Presidential Library marks 120th anniversary of Mikhail Sholokhov

24 May 2025

24 May 2025 marks the 120th anniversary of the birth of Soviet writer Mikhail Aleksandrovich Sholokhov (1905-1984). The Presidential Library's portal presents various materials related to his work, including lifetime editions of his works, audio recordings of his speeches, literary studies and photographic portraits.

The main milestones of the writer's biography and creative destiny can be learnt from the biographical essay Mikhail Sholokhov (1941). The book reveals the history of the creation of the novel-epic "The Quiet Don", which became one of the greatest literary events of the twentieth century. For "The Quiet Don" Mikhail Sholokhov received the Nobel Prize in 1965.

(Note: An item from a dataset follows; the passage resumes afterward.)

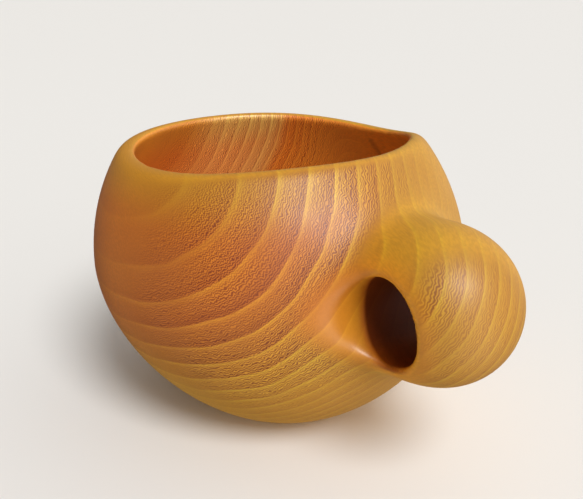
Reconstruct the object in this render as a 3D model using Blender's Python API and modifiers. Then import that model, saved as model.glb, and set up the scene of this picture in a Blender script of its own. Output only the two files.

The theme of Cossacks was close to Sholokhov. He was born in 1905 on the farm Kruzhilin (now Kruzhilinsky) of Vyoshenskaya stanitsa of the former region of the Army of the Don. Until 1918, the future writer studied in a gymnasium. His studies were interrupted by the military events that unfolded on the Don.

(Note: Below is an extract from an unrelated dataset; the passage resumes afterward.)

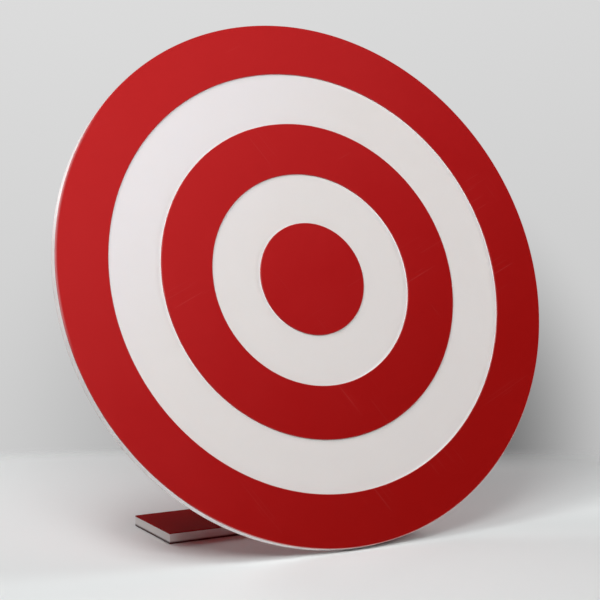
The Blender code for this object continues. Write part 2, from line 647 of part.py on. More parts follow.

At the beginning of his literary activity as an 18-year-old young man Sholokhov came to Moscow. He had no writing skills at that time. To earn a livelihood, he had to work as a labourer, loader, bricklayer and clerk.

The first collection of stories appeared in print in 1925, after which Sholokhov conceived the idea of creating a great epic of the life of the Cossacks, the work that later took shape in the novel "The Quiet Don". To do this, Mikhail Sholokhov returned to his native place, where he was surrounded by familiar, native environment and characters of his future epic.

The literary community was not very friendly to Sholokhov. He received support from the Soviet writer, journalist, and war correspondent Alexander Serafimovich, who noted "the colourfulness of Sholokhov's language, a great knowledge of the reality he describes, a sense of artistic proportion, and a keen eye". Sholokhov's work was also highly appreciated by Maxim Gorky, who called the third volume of The Quiet Don "a work of high dignity".

Sholokhov's stories, novellas and novels are a single epic canvas about the fate of the people. After Don Stories, The Quiet Don became the centrepiece, and Virgin Soil Upturned was its sequel.

In the early days of the Great Patriotic War, the world-famous writer became a war correspondent of the newspaper Pravda. The success of his novel They Fought for the Motherland is explained by the fact that Sholokhov was at the centre of events, together with the people. In every line, the author tells us at the cost of what suffering, labour, courage and patience the Russian people got a peaceful life.

The years of Mikhail Sholokhov's life in his native village of Vyoshenskaya were the time when his talent as a writer and public figure flourished. Here he worked, received numerous guests and participated in various events.

In the collection of the Presidential Library there is a unique record of Mikhail Aleksandrovich's welcome speech at the international writers' meeting held in Leningrad in August 1963. Sholokhov greeted the famous writers of Europe with these words: "The leaders of the USSR Writers' Union know me as a bully polemicist. So they decided to give Sholokhov the floor as the first Soviet writer to greet the dear guests, and then it would be inconvenient for him to criticise their speeches. Diplomacy worked. It is much easier to say pleasant things to a person than unpleasant things...".

In his native village Vyoshenskaya Mikhail Sholokhov lived about 60 years and called himself "a patriot of his native Don region". From here, from his native steppes, his creative path began, and here, on the high bank of the Don, Mikhail Aleksandrovich was buried in 1984.